Although Corleone has proven he can illustrate his work at the same caliber of those who use traditional film cameras, he says he still witnesses debates on whether his work is legitimate in the photography world. He addresses it simply by chalking it up to natural progression. “Photography to me is a quest to immortality. Art in general: literature, painting, etc. has always been a quest for immortality. You’re trying to get a moment in time locked for people in the future; for when you’re not there to look at it. You can do it with a 35mm, you can do it with a digital, a massive Canon camera—or you can do it with an iPhone. It’s not the device, but what you photograph and how you do it with your own eye. I’m just capturing what I see with my own style,” he says.

Corleone is so dedicated to getting his shots, he nearly risks his life for it. He’ll venture out in the wee hours of the night and explore cities and neighborhoods people are warned not to go—such as Naples, Italy. He recalls a time where he was nearly knifed by someone, sharing, “as soon as I got to the station this guy opens his jacket revealing all these phones and asks me if I want to buy one. I notice he had a very distinct, “well-lived” look to his face, so I instantly knew I wanted to get a couple shots of him. I followed him and positioned myself in a building waiting for him to come around, but he knew right away what I was doing and began shouting some pretty extreme obscenities at me. As I tried to get away he picked up a brick from the floor and threw it right at me! I did a matrix-kind-of-move and he barely missed. He then went in his pocket and pulled a knife out, running straight for me. I started running, but at one point—I had this moment where I REALLY wanted to stop and take a picture of this guy running at me with a knife! Instead I continued to run. Naples was quite an experience, and I really enjoyed it.“

Being that Corleone is not afraid to explore dangerous ground at night, he shares his beard has come in handy—at least with putting him a bit at ease, revealing, “I feel lucky I have this beard. I’m a bit of a tall guy, but it makes me even that more confident that people won’t mess with me. However, I love the contrast if I’m randomly talking to an elderly woman for example; they’ll look at me really strange at first, but after talking will say, ‘you’re actually a nice person!’ I like to remind people the beard exudes confidence but you have to respect it. If you behave properly, it will change how people think of you. It’s beautiful when you talk to someone and they realize there’s a real nice person behind the beard.
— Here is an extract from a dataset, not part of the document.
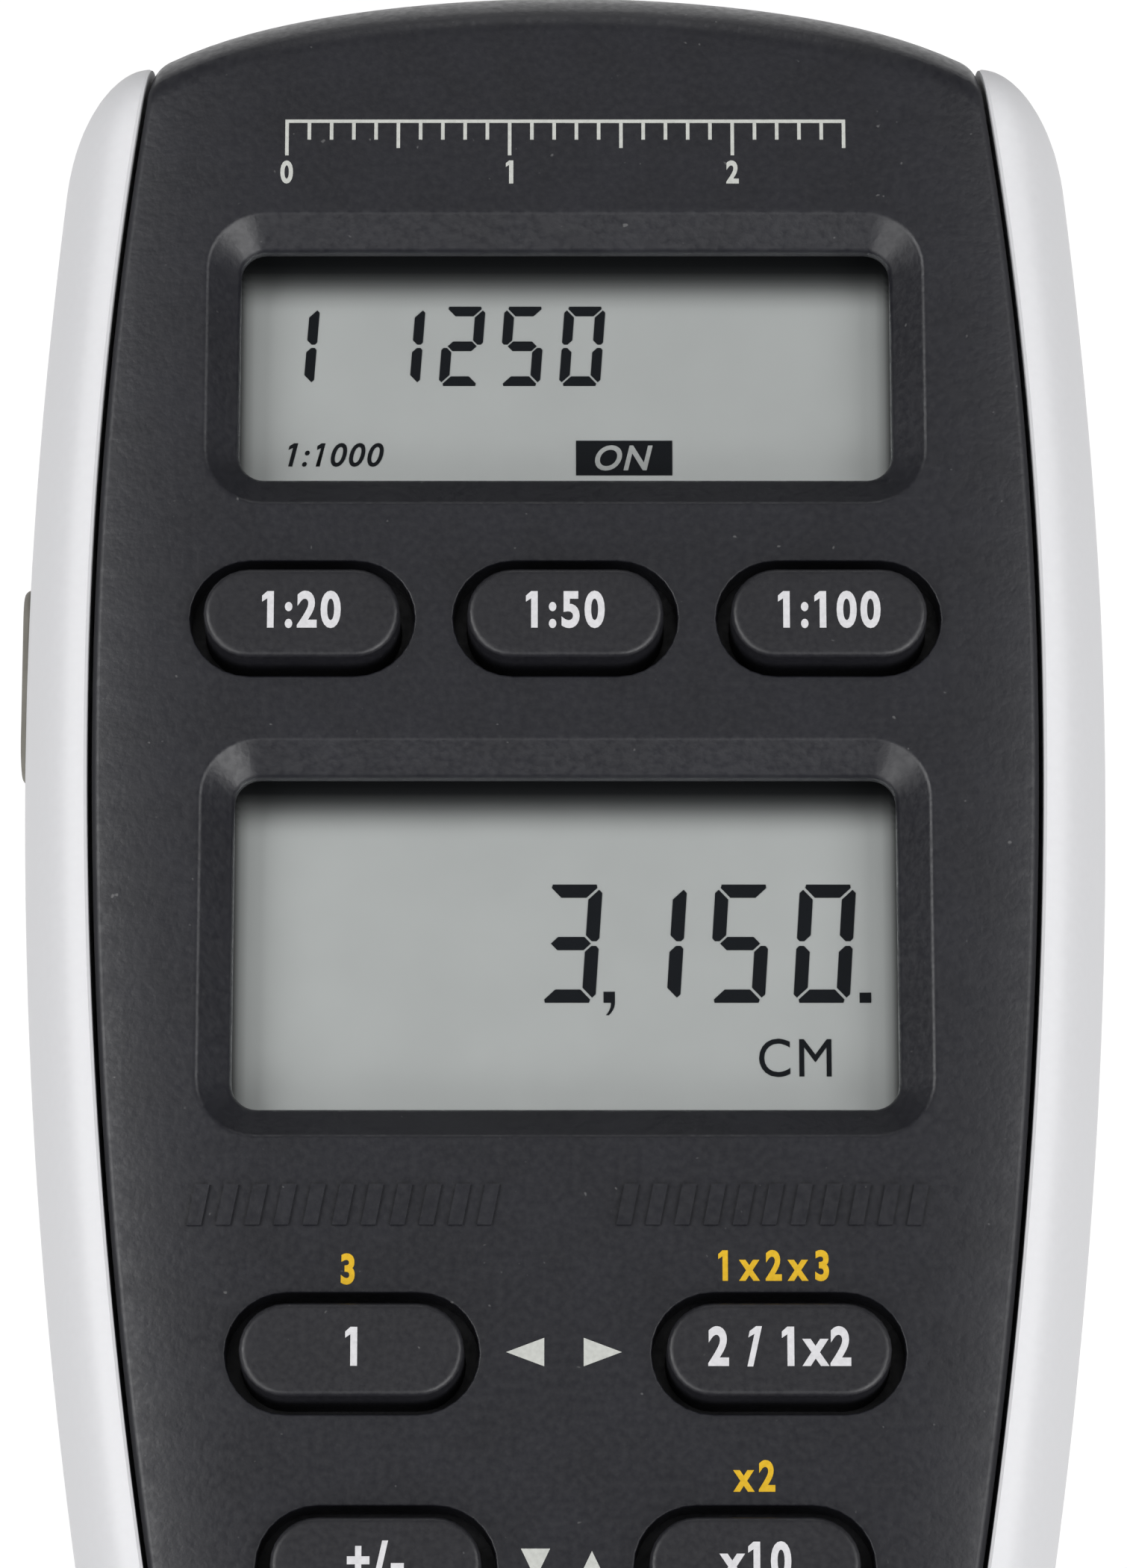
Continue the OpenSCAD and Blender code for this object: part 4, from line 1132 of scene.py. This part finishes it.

Corleone’s not shy when it comes to sharing his personal beard care regimen. Nor is he ashamed to admit he’s been occasionally spotted in a nightclub restroom applying some Four Vices Beard Oil during a night out. He often keeps a comb and brush handy, explaining, “The comb teases your beard and the brush comes along and says ‘mate, I’m the boss.’ So I use both. Aside from applying in the morning before work, the beard oil also just sets the mood for the night.”

As he continues to shake up the photography world, you can expect to see much more of Corleone’s amazing work ahead. He juggles an insanely busy schedule, holds down a nine-to-five, but somehow manages to work in his photography and social life in-between. His photography pieces continue to gain awareness, including a recent corporate partnership with him on contributing an inspirational YouTube video for their brand’s photography campaign.

As long as Corleone is able to continue capturing his interpretation of beauty, he’s happy with his success. “I really want to go to Pakistan, (which is also very dangerous at the moment), but I want to take pictures of the daily life there and try to capture happiness. Everyone goes there and captures the disasters and sadness, but I want to show that even in sadness there is happiness. You need to value the beauty of every place—everyone has beauty.”

One more reason to appreciate talent in any medium, Corleone, does an excellent job of reminding us that regardless of the filter, lighting, or saturation, beauty is in the eye of the beholder.